Why a by-election had to be called (Alan Tudge left for family reasons but had been linked to a personal scandal) can set the tone for the whole election and whether it has the appeal of a real contest.

“Previously you had a candidate who could not go outside because he was in the Herald-Sun every other day,” said a Labor strategist.

“Now she (Liberal candidate Roshena Campbell) can and remind people to vote Liberal.”

But the Liberals fear it is one last factor from the last federal  poll in May that could swing this contest and not one in their favour.

Round II

About 15 per cent of Aston’s population is Chinese and party strategists say it has been difficult to capture their perspectives in recent polls.

This group of voters deserted the Morrison government as Peter Dutton began to talk in increasingly strident terms about the prospect of war with China near the last poll. Even in its safest seats, Labor saw huge swings towards it from Chinese voters, while they were decisive across Victorian marginals such as Chisholm.
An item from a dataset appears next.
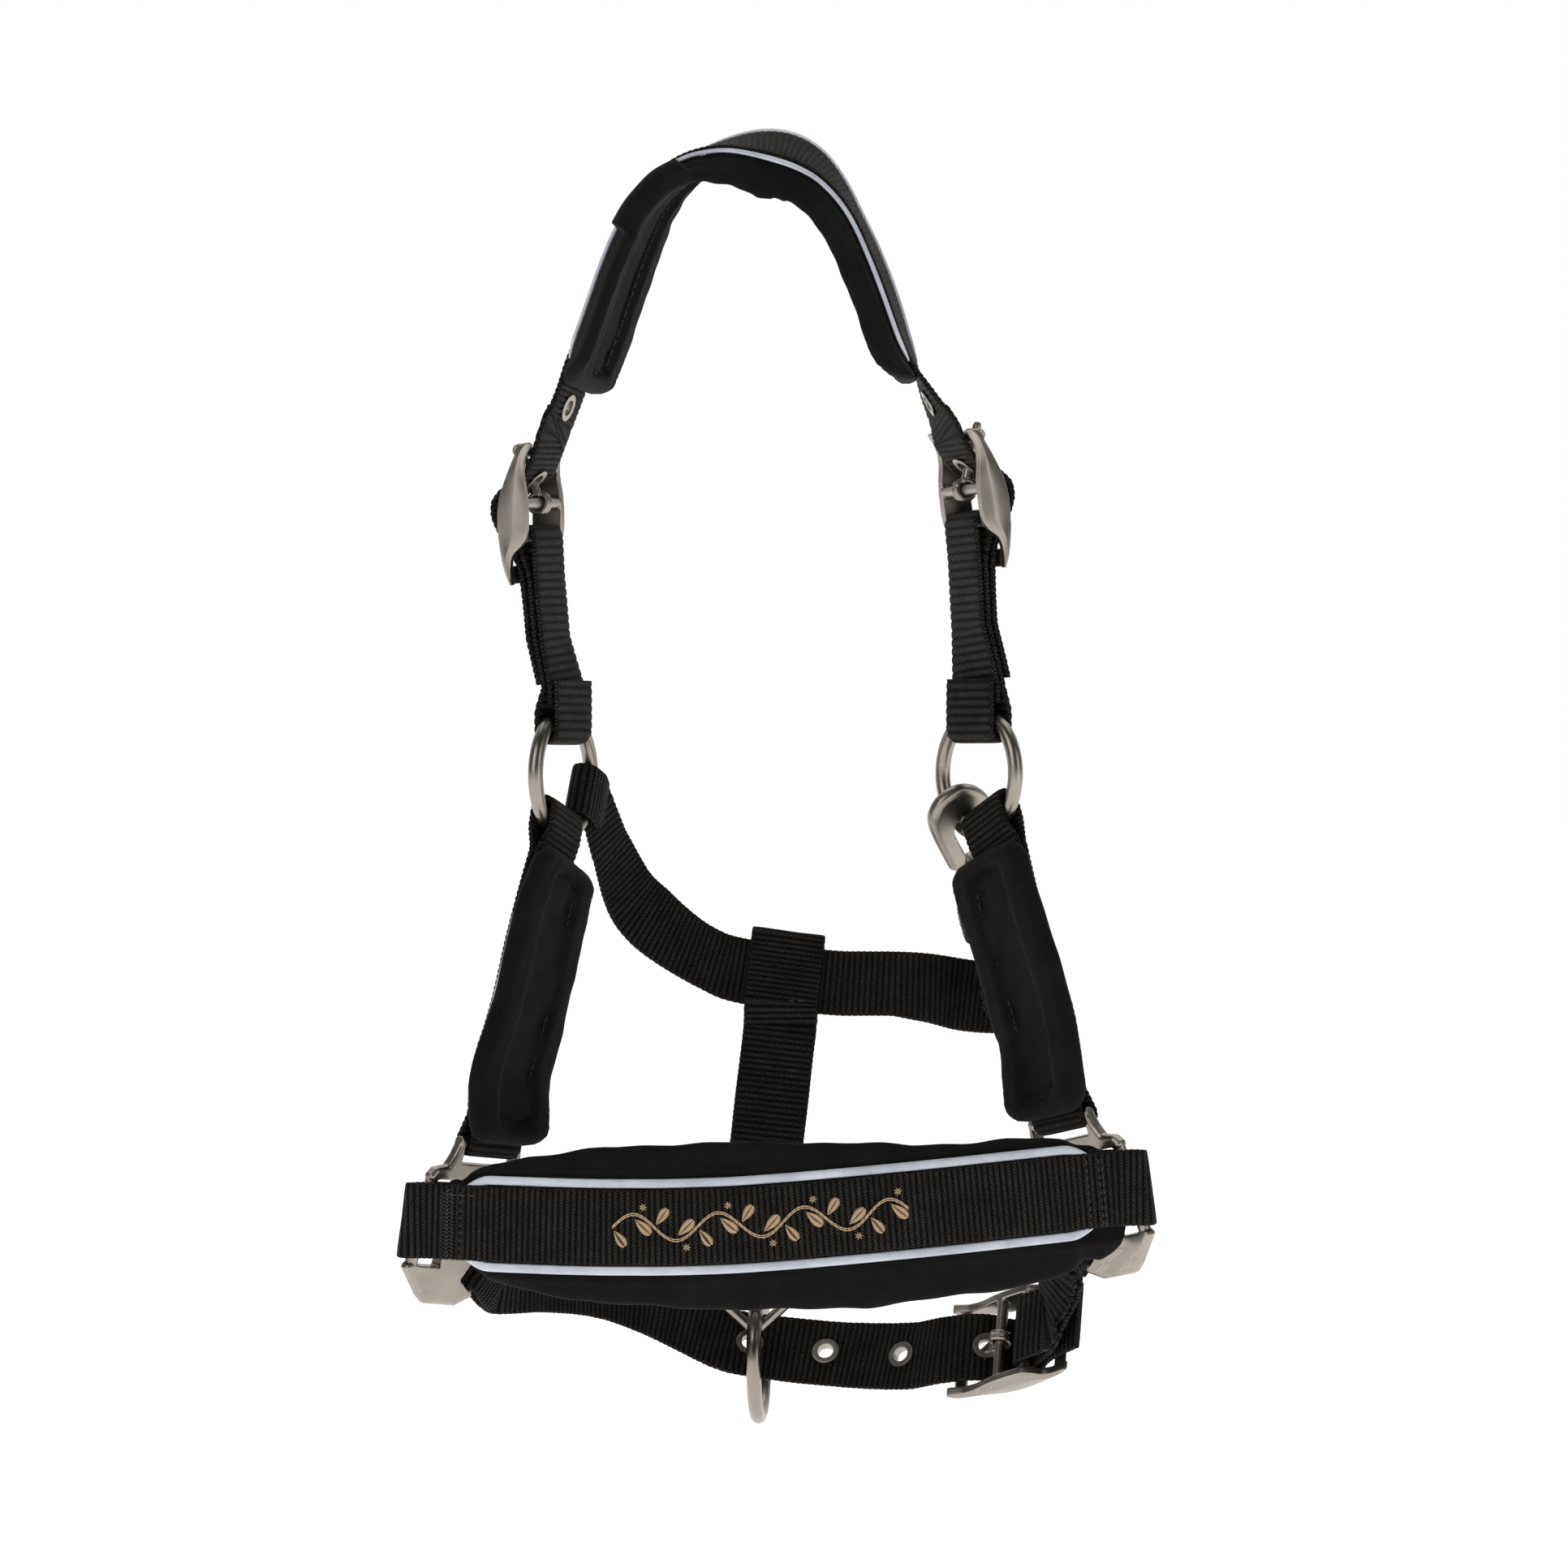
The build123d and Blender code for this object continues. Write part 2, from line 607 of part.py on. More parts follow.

Has that anger dissipated?

“No,” said one MP.

The ALP reckons it was able to get key seats to outperform a state swing in last weekend’s NSW election because voters in electorates such as Ryde were neither returning to the Liberals nor finished lining up to give Mr Dutton a kick in the pants.

Prime Minister Anthony Albanese suggested Mr Dutton was at the centrepiece of the campaign for Aston, whether for his own campaign or to feature in Labor advertising.

“He made appearances on corflutes last Saturday,’’ he said in Parliament

Whether Labor can come within striking distance of a victory not won by a government in a century seems likely to turn entirely on how Aston’s Chinese voters remember the Opposition Leader when they see his face on a corflute. Or how willing they are to forget the things he said last time.